----- Information supplied -----

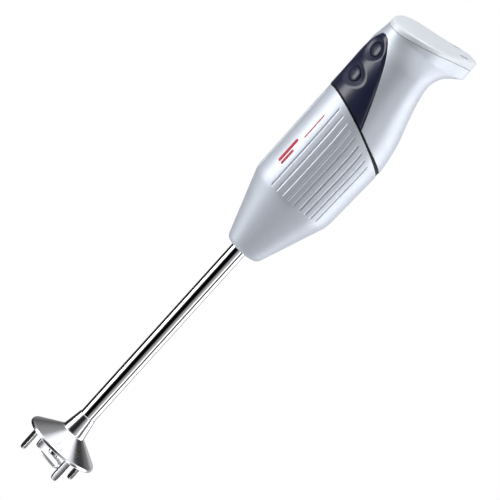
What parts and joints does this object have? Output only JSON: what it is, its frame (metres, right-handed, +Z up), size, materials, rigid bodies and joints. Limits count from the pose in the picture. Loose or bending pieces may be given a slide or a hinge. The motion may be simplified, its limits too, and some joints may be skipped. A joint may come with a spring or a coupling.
{
  "type": "immersion blender",
  "caption": "Hand-held immersion blender: steel shaft, legged splash guard with bent blade, fluted motor housing and a necked handle with push buttons.",
  "frame": {"origin": "bottom centre of the object's box: on the surface the four legs stand on; the drive axis is 5.45 mm towards -X from it", "axes": "+Z up the shaft to the handle, +X towards the tail of the handle, -X towards the buttons"},
  "size_m": [0.0697, 0.0612, 0.3949],
  "materials": {
    "housing_grey": "satin silver-grey",
    "black_seal": "matt",
    "navy_panel": "semi-gloss dark navy",
    "cover_pale": "fine satin",
    "black_rubber": "matt",
    "tube_chrome": "mirror",
    "guard_chrome": "mirror",
    "nylon": "moulded",
    "bearing_brass": "turned",
    "steel": "ground",
    "blade_steel": "polished",
    "iron": "laminated or cast",
    "copper": "varnished wire",
    "carbon": "pressed carbon",
    "black_plastic": "moulded",
    "laminate": "board",
    "capacitor_film": "moulded"
  },
  "bodies": {
    "body": {"lower_housing": "housing_grey", "handle_shell": "housing_grey", "seam_gasket": "black_seal", "switch_panel": "navy_panel", "top_cover": "cover_pale", "cord_inlet_bush": "black_rubber", "tube": "tube_chrome", "tube_collar": "nylon", "guard": "guard_chrome", "lower_bush": "bearing_brass", "upper_bush": "bearing_brass", "shaft_seal": "black_rubber", "lower_bearing": "steel", "upper_bearing": "steel", "motor_screw_left": "steel", "motor_screw_right": "steel", "motor_lower_bracket": "iron", "motor_upper_bracket": "iron", "stator_core": "iron", "field_coil_left": "copper", "field_coil_right": "copper", "brush_holder_front": "bearing_brass", "brush_holder_rear": "bearing_brass", "brush_front": "carbon", "brush_rear": "carbon", "brush_spring_front": "steel", "brush_spring_rear": "steel", "upper_switch": "black_plastic", "lower_switch": "black_plastic", "upper_button_spring": "steel", "lower_button_spring": "steel", "circuit_board": "laminate", "capacitor": "capacitor_film"},
    "rotor": {"motor_shaft": "steel", "armature_core": "iron", "armature_winding": "copper", "commutator": "copper", "cooling_fan": "nylon", "coupling": "bearing_brass", "drive_shaft": "steel", "drive_pin": "steel"},
    "blade_unit": {"blade_hub": "blade_steel", "blade": "blade_steel"},
    "upper_switch_button": {"upper_button": "navy_panel", "upper_plunger": "nylon"},
    "lower_switch_button": {"lower_button": "navy_panel", "lower_plunger": "nylon"}
  },
  "joints": [
    {"name": "motor_spin", "type": "hinge", "parent": "body", "child": "rotor", "pos_m": [-0.00545, 0, 0.11], "axis": [0, 0, 1], "continuous": true},
    {"name": "blade_pull_off", "type": "slide", "parent": "rotor", "child": "blade_unit", "axis": [0, 0, -1], "range_m": [0, 0.018]},
    {"name": "upper_button_press", "type": "slide", "parent": "body", "child": "upper_switch_button", "axis": [1, 0, 0], "range_m": [0, 0.0016], "stiffness_N_per_m": 600, "springref_m": -0.0012, "deforming": ["upper_button_spring"]},
    {"name": "lower_button_press", "type": "slide", "parent": "body", "child": "lower_switch_button", "axis": [1, 0, 0], "range_m": [0, 0.0016], "stiffness_N_per_m": 600, "springref_m": -0.0012, "deforming": ["lower_button_spring"]}
  ]
}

-----

> [Written instruction]: Write the listing out again, exactly as it reads.

> [Response below]:
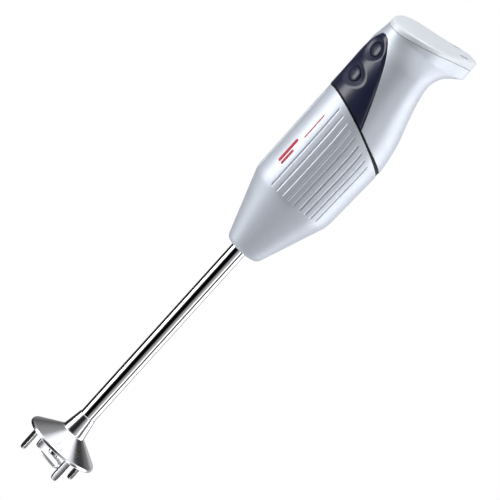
What parts and joints does this object have? Output only JSON: what it is, its frame (metres, right-handed, +Z up), size, materials, rigid bodies and joints. Limits count from the pose in the picture. Loose or bending pieces may be given a slide or a hinge. The motion may be simplified, its limits too, and some joints may be skipped. A joint may come with a spring or a coupling.
{
  "type": "immersion blender",
  "caption": "Hand-held immersion blender: steel shaft, legged splash guard with bent blade, fluted motor housing and a necked handle with push buttons.",
  "frame": {"origin": "bottom centre of the object's box: on the surface the four legs stand on; the drive axis is 5.45 mm towards -X from it", "axes": "+Z up the shaft to the handle, +X towards the tail of the handle, -X towards the buttons"},
  "size_m": [0.0697, 0.0612, 0.3949],
  "materials": {
    "housing_grey": "satin silver-grey",
    "black_seal": "matt",
    "navy_panel": "semi-gloss dark navy",
    "cover_pale": "fine satin",
    "black_rubber": "matt",
    "tube_chrome": "mirror",
    "guard_chrome": "mirror",
    "nylon": "moulded",
    "bearing_brass": "turned",
    "steel": "ground",
    "blade_steel": "polished",
    "iron": "laminated or cast",
    "copper": "varnished wire",
    "carbon": "pressed carbon",
    "black_plastic": "moulded",
    "laminate": "board",
    "capacitor_film": "moulded"
  },
  "bodies": {
    "body": {"lower_housing": "housing_grey", "handle_shell": "housing_grey", "seam_gasket": "black_seal", "switch_panel": "navy_panel", "top_cover": "cover_pale", "cord_inlet_bush": "black_rubber", "tube": "tube_chrome", "tube_collar": "nylon", "guard": "guard_chrome", "lower_bush": "bearing_brass", "upper_bush": "bearing_brass", "shaft_seal": "black_rubber", "lower_bearing": "steel", "upper_bearing": "steel", "motor_screw_left": "steel", "motor_screw_right": "steel", "motor_lower_bracket": "iron", "motor_upper_bracket": "iron", "stator_core": "iron", "field_coil_left": "copper", "field_coil_right": "copper", "brush_holder_front": "bearing_brass", "brush_holder_rear": "bearing_brass", "brush_front": "carbon", "brush_rear": "carbon", "brush_spring_front": "steel", "brush_spring_rear": "steel", "upper_switch": "black_plastic", "lower_switch": "black_plastic", "upper_button_spring": "steel", "lower_button_spring": "steel", "circuit_board": "laminate", "capacitor": "capacitor_film"},
    "rotor": {"motor_shaft": "steel", "armature_core": "iron", "armature_winding": "copper", "commutator": "copper", "cooling_fan": "nylon", "coupling": "bearing_brass", "drive_shaft": "steel", "drive_pin": "steel"},
    "blade_unit": {"blade_hub": "blade_steel", "blade": "blade_steel"},
    "upper_switch_button": {"upper_button": "navy_panel", "upper_plunger": "nylon"},
    "lower_switch_button": {"lower_button": "navy_panel", "lower_plunger": "nylon"}
  },
  "joints": [
    {"name": "motor_spin", "type": "hinge", "parent": "body", "child": "rotor", "pos_m": [-0.00545, 0, 0.11], "axis": [0, 0, 1], "continuous": true},
    {"name": "blade_pull_off", "type": "slide", "parent": "rotor", "child": "blade_unit", "axis": [0, 0, -1], "range_m": [0, 0.018]},
    {"name": "upper_button_press", "type": "slide", "parent": "body", "child": "upper_switch_button", "axis": [1, 0, 0], "range_m": [0, 0.0016], "stiffness_N_per_m": 600, "springref_m": -0.0012, "deforming": ["upper_button_spring"]},
    {"name": "lower_button_press", "type": "slide", "parent": "body", "child": "lower_switch_button", "axis": [1, 0, 0], "range_m": [0, 0.0016], "stiffness_N_per_m": 600, "springref_m": -0.0012, "deforming": ["lower_button_spring"]}
  ]
}